# Example: This was once used as an exercise, but it makes a good classroom example:

## and expanding the model to add employment costs

If you want to print sheets to study the results you can print sheets all to one page by file /printpreview/setup/landscape
check  fit to 1 page wide by 1 tall
Use the EXCEL LP model already assembled for you as  techhire.xls
The data you input is in purple. the solution is in yellow. This model already has constraints built in.
Although this doesn't matter for what we are doing, I made it symmetrical by adding capability to use costs for dummy supply.
I've changed all costs to be in \$K per trip

Run solver by tools/solver/solve and print out the sheet with the optimal solution. Compare everything to this optimal solution.

### Incremental analysis

keep all else constant in the initial optimal condition as you do each of these:
• increase capacity in NY by 1 trip and reoptimize. What is the value of this (decrease in cost)?
• restore NY to 200. increase STL capacity to 51. reoptimize. What is the decrease in cost?
• restore STL to 50. increase HOU capacity to 126.  reoptimize. What is the decrease in cost?

### Sensitivity Report

restore to original values. solve and select report for sensitivity (provide printouts with your name on them)
referring to the report sheets, circle and label the relevant values and explain:
1. What are the shadow prices for capacities of technicians from NY, STL, and HOU? Compare these to what you got in the incremental analysis, above
2. What does the shadow price mean?
3. What are the upper limits on the ranges of validity for each of those shadow prices?

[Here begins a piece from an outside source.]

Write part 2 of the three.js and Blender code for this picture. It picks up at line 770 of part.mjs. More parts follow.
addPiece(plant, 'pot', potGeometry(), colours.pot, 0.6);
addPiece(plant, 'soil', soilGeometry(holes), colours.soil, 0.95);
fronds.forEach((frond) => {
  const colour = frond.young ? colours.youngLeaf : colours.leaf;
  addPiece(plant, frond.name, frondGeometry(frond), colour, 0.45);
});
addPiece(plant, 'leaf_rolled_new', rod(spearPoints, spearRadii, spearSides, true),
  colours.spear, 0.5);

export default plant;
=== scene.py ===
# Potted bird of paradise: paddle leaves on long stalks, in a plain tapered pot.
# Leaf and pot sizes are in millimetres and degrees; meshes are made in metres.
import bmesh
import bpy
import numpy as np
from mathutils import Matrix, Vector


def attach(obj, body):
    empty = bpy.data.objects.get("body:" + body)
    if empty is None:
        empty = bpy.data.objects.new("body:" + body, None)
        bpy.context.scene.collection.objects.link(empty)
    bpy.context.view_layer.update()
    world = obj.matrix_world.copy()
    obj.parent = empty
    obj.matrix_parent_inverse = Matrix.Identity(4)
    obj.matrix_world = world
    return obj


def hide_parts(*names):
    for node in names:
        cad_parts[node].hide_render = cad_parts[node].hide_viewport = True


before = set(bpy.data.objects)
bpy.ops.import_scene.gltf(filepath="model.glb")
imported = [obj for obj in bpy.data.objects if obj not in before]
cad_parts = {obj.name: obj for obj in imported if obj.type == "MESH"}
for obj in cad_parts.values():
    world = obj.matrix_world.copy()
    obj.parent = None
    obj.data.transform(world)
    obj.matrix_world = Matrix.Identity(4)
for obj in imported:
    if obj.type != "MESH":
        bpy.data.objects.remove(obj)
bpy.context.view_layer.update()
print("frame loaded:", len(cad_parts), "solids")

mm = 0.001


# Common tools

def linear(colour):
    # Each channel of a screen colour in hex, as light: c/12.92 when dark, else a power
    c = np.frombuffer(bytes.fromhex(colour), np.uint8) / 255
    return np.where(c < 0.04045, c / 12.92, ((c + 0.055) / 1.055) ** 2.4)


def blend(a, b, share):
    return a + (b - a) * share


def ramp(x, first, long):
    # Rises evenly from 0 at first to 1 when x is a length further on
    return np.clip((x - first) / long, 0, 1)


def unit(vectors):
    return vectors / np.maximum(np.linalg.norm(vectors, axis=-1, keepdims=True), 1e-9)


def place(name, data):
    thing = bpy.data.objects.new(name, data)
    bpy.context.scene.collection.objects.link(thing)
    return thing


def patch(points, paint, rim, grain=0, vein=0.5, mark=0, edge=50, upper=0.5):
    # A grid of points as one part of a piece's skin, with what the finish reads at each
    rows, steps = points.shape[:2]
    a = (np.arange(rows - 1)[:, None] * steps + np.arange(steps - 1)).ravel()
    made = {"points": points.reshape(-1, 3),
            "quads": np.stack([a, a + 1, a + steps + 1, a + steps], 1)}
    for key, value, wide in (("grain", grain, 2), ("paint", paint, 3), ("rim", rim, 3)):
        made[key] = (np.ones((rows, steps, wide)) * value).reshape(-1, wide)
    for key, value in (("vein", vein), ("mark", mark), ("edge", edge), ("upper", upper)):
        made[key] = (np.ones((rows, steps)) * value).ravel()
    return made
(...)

### New shadow price when you go outside the range of validity

Add enough capacity in STL to exceed the Upper Limit on range of validity for the shadow price. Then add one more. What is the value of one more trip in this new range?

### Lower limit on range of optimality NY->HOU

According to the sensitivity report, how low can the cost of trips from NY to HOU (cell D17) go before the solution (in cells b7-d7) changes?
Experiment with the cost of the trip from NY to HOU. Although the total cost changes, within a range, the solution in cells b7-d9 will stay the same. How far down can you adjust this cost before the solution changes to a different corner? You will be indifferent between the original solution and the new solution at the lower limit of the range of optimality, so you may have to go just a little bit further to get it to shift. At the indifference point, the solution is "degenerate"and has an infinite number of solutions on a line that intersects two corners. Think about the geometric analysis we did in class. Describe the range of optimality for this cost and what Range of Optimality means.

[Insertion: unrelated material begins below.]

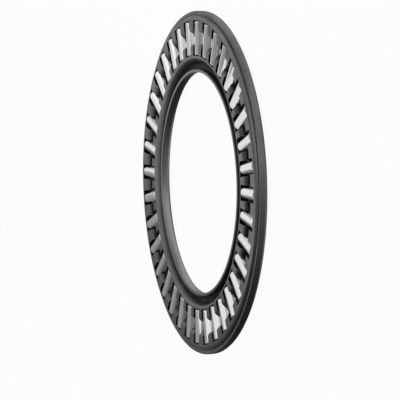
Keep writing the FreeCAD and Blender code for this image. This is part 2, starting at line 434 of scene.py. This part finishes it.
@dataclass
class CageSector:
    """One pitch of the cage: a pocket with half a bar on each side of it."""

    section: SheetSection = field(default_factory=SheetSection)
    pocket_inner_end: float = 17.3
    pocket_outer_end: float = 22.1
    pocket_half_width: float = 1.04
    count: int = 36
    edge: float = 0.035
    edge_steps: int = 3
    edge_worn: float = 0.4
    support: float = 0.03
    merge: float = 0.0001
    # Painted highlight on the rims' free edges, at their front and back corners.
    outer_rim_painted_highlight: Pair = (0.0, 0.0)
    inner_rim_painted_highlight: Pair = (0.0, 0.45)
    bar_shares: tuple[float, ...] = (0.0, 0.07, 0.5, 1.0)
    slot_shares: tuple[float, ...] = (-1.0, -0.93, -0.35, 0.35, 0.93, 1.0)

    def edge_arc(self) -> list[Triple]:
        """Step round a rounded edge.

        Returns:
            The share of the turn, the setback and the depth of each step.
        """
        arc = []
        for step in range(self.edge_steps + 1):
            turn = math.pi / 2 * step / self.edge_steps
            arc.append((step / self.edge_steps, self.edge * (1 - math.sin(turn)),
                        self.edge * (1 - math.cos(turn))))
        return arc

    def rim_cap(self, front: Pair, back: Pair, painted_light_and_wear: Pair) -> list[Row]:
        """Return the rows over a rim's free edge, rounded where the edge was sheared.

        Args:
            front: radius and height of the rim's free end on the front side.
            back: the same on the back side.
            painted_light_and_wear: the painted highlight on the edge, at the front corner and at the back
                corner.

        Returns:
            The rows from just below the front corner to just below the back corner.
        """
        toward = 1.0 if back[0] > front[0] else -1.0
        arc = self.edge_arc()
        rows = []
        for corner, sign, steps, bright in ((front, toward, arc, painted_light_and_wear[0]),
                                            (back, -toward, arc[::-1], painted_light_and_wear[1])):
            for _, setback, depth in steps:
                rows.append(Row(RowKind.ROUND, corner[0] + sign * depth, corner[1] - setback, bright))
        return rows

    def pocket_end(self, end: float, away: float) -> list[Station]:
        """Return the stations on the flat lip beside one end of the pocket, the nearest first."""
        places = [end + away * self.edge, end + away * (self.edge + self.support)]
        return [Station((place, self.section.lip_face), (place, self.section.lip_under)) for place in places]

    def rows(self) -> tuple[list[Row], list[Row], list[Station]]:
        """Lay out the sector's rows from the outer rim to the inner rim.

        Returns:
            The rows of the front, the rows of the back and the stations between the pocket's ends.
        """
        outer, middle, inner = self.section.runs()
        outer_end = self.pocket_end(self.pocket_outer_end, 1.0)
        inner_end = self.pocket_end(self.pocket_inner_end, -1.0)
        zones = ((RowKind.ROUND, outer), (RowKind.STRAIGHT, outer_end[::-1]), (RowKind.BAR_ONLY, middle),
                 (RowKind.STRAIGHT, inner_end), (RowKind.ROUND, inner))
        plan = [(kind, station) for kind, stations in zones for station in stations]
        front = [Row(kind, *station.front, station.painted_light_and_wear, station.painted_shade_share) for kind, station in plan]
        # The back rows carry painted light under the inner rim's foot.
        back = [Row(kind, *station.back, station.painted_light_behind) for kind, station in plan]
        return front, back, middle

    def points(self, row: Row) -> dict[str, list[Vector]]:
        """Place a row's points.

        Args:
            row: the row.

        Returns:
            The points of the half bar, those across the pocket and those of the other half bar.
        """
        half = self.pocket_half_width + self.edge
        straight = row.kind is RowKind.STRAIGHT
        reach = math.hypot(row.place, half) if straight else row.place
        edge_turn = math.asin(half / reach)
        half_bar = math.pi / self.count - edge_turn

        def on_arc(turn: float) -> Vector:
            """Return the row's point at a turn about the axis."""
            return Vector((reach * math.cos(turn), reach * math.sin(turn), row.height))

        bar = [on_arc(edge_turn + half_bar * share) for share in self.bar_shares]
        slot = [Vector((row.place, share * half, row.height)) if straight else on_arc(edge_turn * share)
                for share in self.slot_shares]
        mirrored = [Vector((point.x, -point.y, point.z)) for point in bar]
        return {"bar": bar, "slot": slot, "mirrored": mirrored}

    def edge_profile(self) -> list[tuple[float, float, Pair]]:
        """Step down a punched wall from front to back.

        Returns:
            The offset, the depth and the marks of each step: abrasion at the front edge, painted shade down
            the wall.
        """
        # Abrasion brightens the front edge's rounding, and painted shade darkens the pocket's wall below it.
        front = [(setback, depth, (self.edge_worn * (1.0 - share), share))
                 for share, setback, depth in self.edge_arc()]
        front.append((0.0, self.edge + self.support, (0.0, 1.0)))
        thickness = self.section.thickness
        return front + [(offset, thickness - depth, marks) for offset, depth, marks in reversed(front)]

    def pocket_loop(self, middle: list[Station], offset: float, depth: float) -> list[Vector]:
        """Return the closed outline of the pocket at one step of its wall.

        Args:
            middle: the stations of the bars between the pocket's ends.
            offset: how far the outline stands back from the finished wall.
            depth: how far below the front side it lies.

        Returns:
            The points from the outer end along one side, across the inner end and back.
        """
        half = self.pocket_half_width + offset
        height = self.section.lip_face - depth
        side = []
        for station in middle:
            radius, level = station.at(depth, self.section.thickness)
            side.append(Vector((math.sqrt(radius * radius - half * half), half, level)))
        inner, outer = ([Vector((end, way * share * half, height)) for share in self.slot_shares]
                        for end, way in ((self.pocket_inner_end - offset, -1.0),
                                         (self.pocket_outer_end + offset, 1.0)))
        other = [Vector((point.x, -point.y, point.z)) for point in reversed(side)]
        return side + inner + other + outer

    def skin(self, mesh: MarkedMesh, rows: list[Row], turned: bool) -> None:
        """Skin consecutive rows, leaving the pocket open.

        Args:
            mesh: the mesh that takes the faces.
            rows: the rows in order.
            turned: whether the faces look the other way.
        """
        for first, second in zip(rows, rows[1:]):
            a, b = self.points(first), self.points(second)
            marks = ((first.painted_light_and_wear, first.painted_shade_share), (second.painted_light_and_wear, second.painted_shade_share))
            mesh.strip(a["bar"], b["bar"], marks, turned)
            mesh.strip(a["mirrored"], b["mirrored"], marks, not turned)
            if RowKind.BAR_ONLY not in (first.kind, second.kind):
                mesh.strip(a["slot"], b["slot"], marks, turned)

    def build(self) -> bpy.types.Object:
        """Build the sector's mesh with its marks of painted light, abrasion and painted shade written on its
        points.

        Returns:
            The sector as an object of its own.
        """
        mesh = MarkedMesh()
        front, back, middle = self.rows()
        outer_cap = self.rim_cap(self.section.front[0], self.section.back[0], self.outer_rim_painted_highlight)
        inner_cap = self.rim_cap(self.section.front[-1], self.section.back[-1], self.inner_rim_painted_highlight)
        self.skin(mesh, front, False)
        self.skin(mesh, back, True)
        self.skin(mesh, [front[0]] + outer_cap + [back[0]], True)
        self.skin(mesh, [front[-1]] + inner_cap + [back[-1]], False)
        profile = self.edge_profile()
        for (offset, depth, marks), (next_offset, next_depth, next_marks) in zip(profile, profile[1:]):
            upper = self.pocket_loop(middle, offset, depth)
            lower = self.pocket_loop(middle, next_offset, next_depth)
            mesh.strip(upper + upper[:1], lower + lower[:1], (marks, next_marks))
        return mesh.finished("cage_sector", self.merge)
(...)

### What is the new solution and why?

Take the cost down just far enough to get a different solution and compare it to the original.
What is the new solution in cells b7-d7?
Compare the old and new solutions in terms of trips from NY->HOU, STL->HOU, STL->STL and NY->STL. What changed?
Consider the new cost in cell D17 at the indifference (degeneracy) point.
Explain in terms of relative costs of trips in those 4 cells why you are indifferent between old and new solutions at the limit point of the range of optimality.

### Adding employment costs into the model

Cost of capacity can be built into this model. Suppose the costs differ depending on city of origin and you have the option of hiring in one city and firing in another. Suppose the (per trip) costs of capacity are as shown in cells f17-f19.
Modify  the model as needed to include the costs of capacity in the different cities and solve for the optimum staffing plan. This can easily be achieved by removing the capacity constraints and adding in the employment costs. Employment costs might be most easily included by multiplying thew technician trips used by the employment cost per trip and putting the results in cells G17-G20. Add up the employment costs in cell G21, then add employment costs to travel costs that are in cell G13. The resulting total cost can then be set as the Solver target cell to be minimized.  Because employment costs go up as more technician trips are used, the capacity constraints are unnecessary except for the one that keeps dummy trips at zero (E10<=F10)

If you want to print out a screen shot of your new model, You can do so by capturing the screen to the clipboard. An easy way to print out the model is to open solver so that the constraints show in the solver window and do a screen capture by pushing the printscreen button. That puts the image of the screen on the windows clipboard.  You can then open a word processor, such as WORD and paste the image into a document.and write some description on the printout.

With these costs included, what is the new optimal plan? Why does it make sense?